What a relief his goal, his first in seven games, will have been for him. Took the chance brilliantly, rolling Gabriel, who got too tight, and hooking the ball, on the turn, into the far corner. He visibly grew and puffed his chest out thereafter – and rightly so. Watford, as the song goes, always believed in Ighalo. His pace and ability to get in behind frightened the life out of Arsenal. If his decision-making improves, and it was not great when he passed to Deeney for once, instead of having a crack himself in the first half, then he’ll be the complete forward. Looked the real deal for most parts.



Ikechi Anya 7

A livewire and outlet down the left-hand side after replacing Capoue. Had one cross bound for Nordin Amrabat intercepted by Ospina and helped relieve some pressure by forcing Chambers to concede a late corner.

Almen Abdi 7

Thrown on to help shut down the right-hand side of Watford’s team rather than let his creative juices flow in the final third. Did all that was asked of him and even floored Danny Welbeck with one perfectly-executed tackle high up the field on the touchline.

Nordin Amrabat 6.5

His first contribution was to give away a foul, something he obviously protested.
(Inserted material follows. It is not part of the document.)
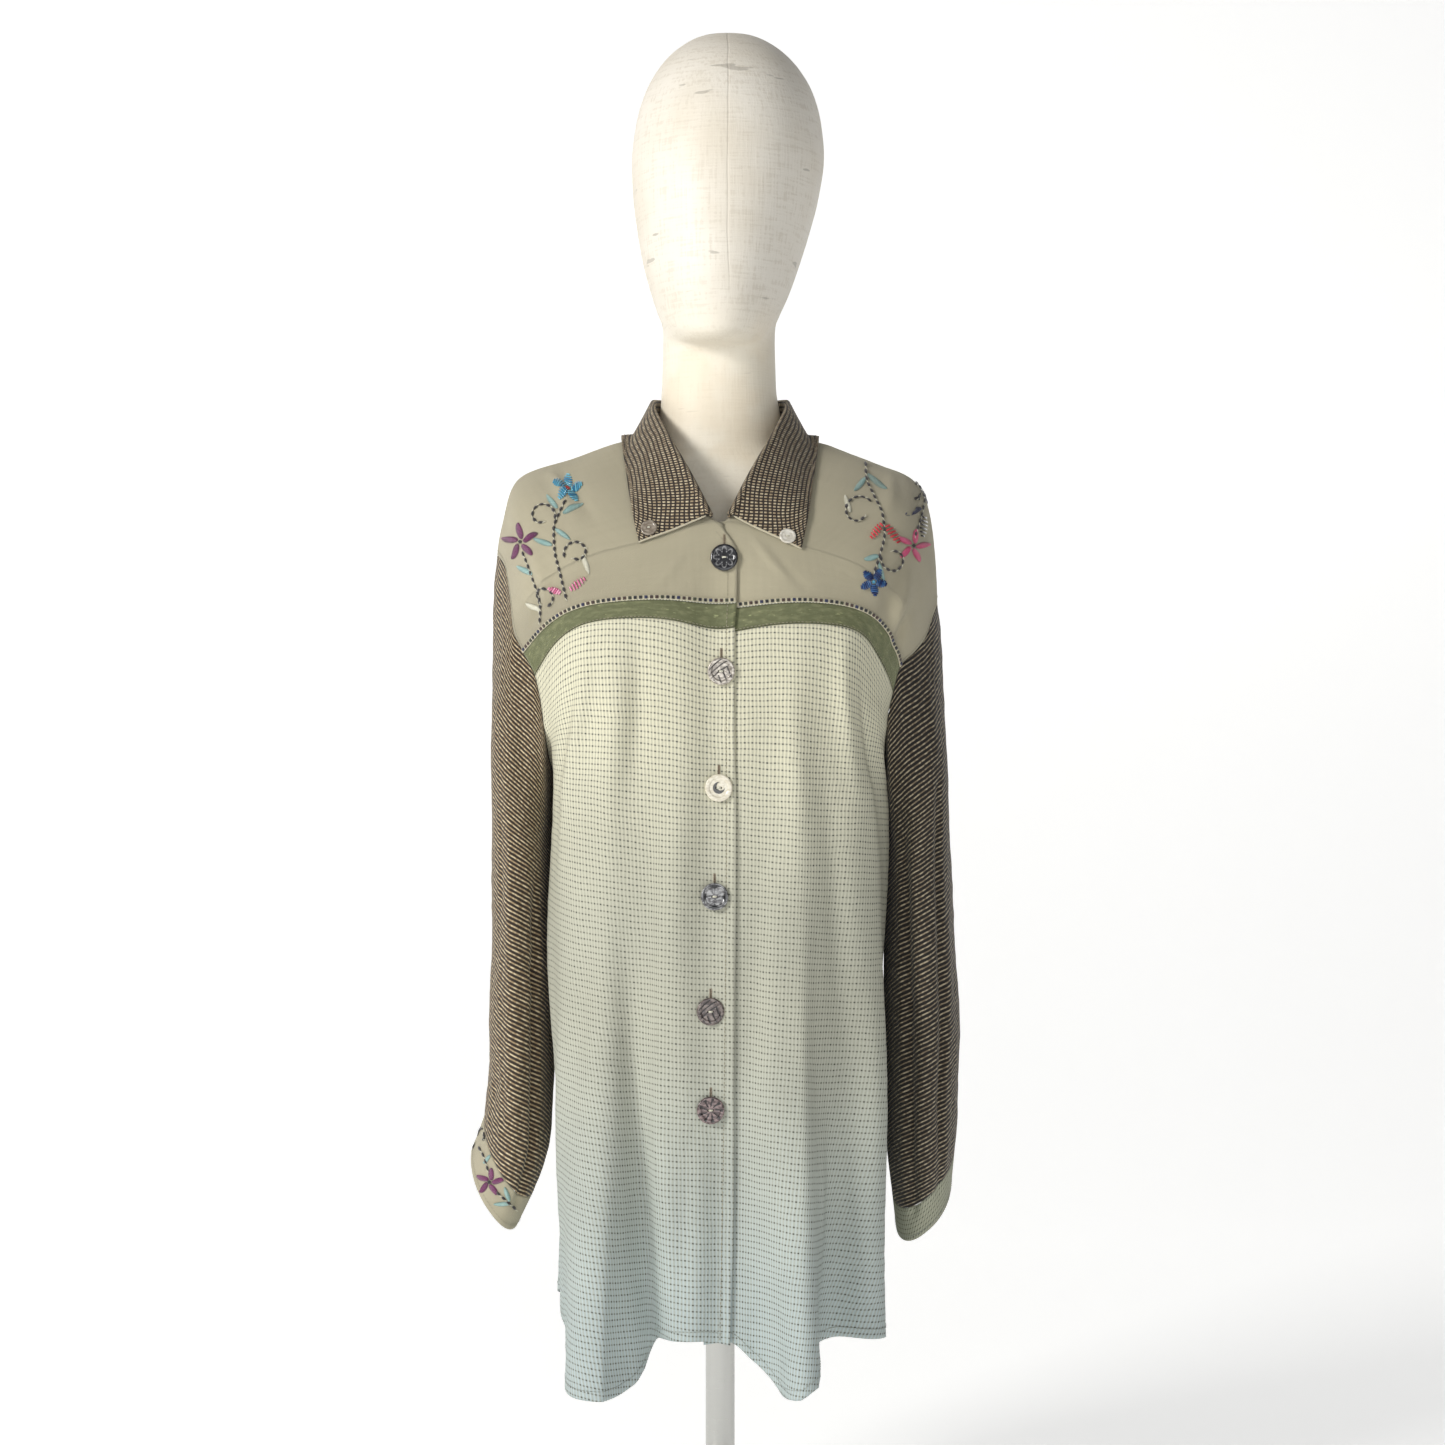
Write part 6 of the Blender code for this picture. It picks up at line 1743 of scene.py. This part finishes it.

Hesitated when standing underneath dropping balls on two occasions and earned a mouthful from Deeney after one, but did show the ambition to get the killer third with an 88th-minute shot that went wide.

Quique Sanchez Flores 9

Tactical masterclass. Set Watford up as 4-4-1-1 when they didn’t have the ball and 4-4-2 when they did. Sprung a huge surprise by selecting Guedioura in a game of this magnitude but his gut-instinct and bravery paid off big time. Is there a more tactically astute coach in the league?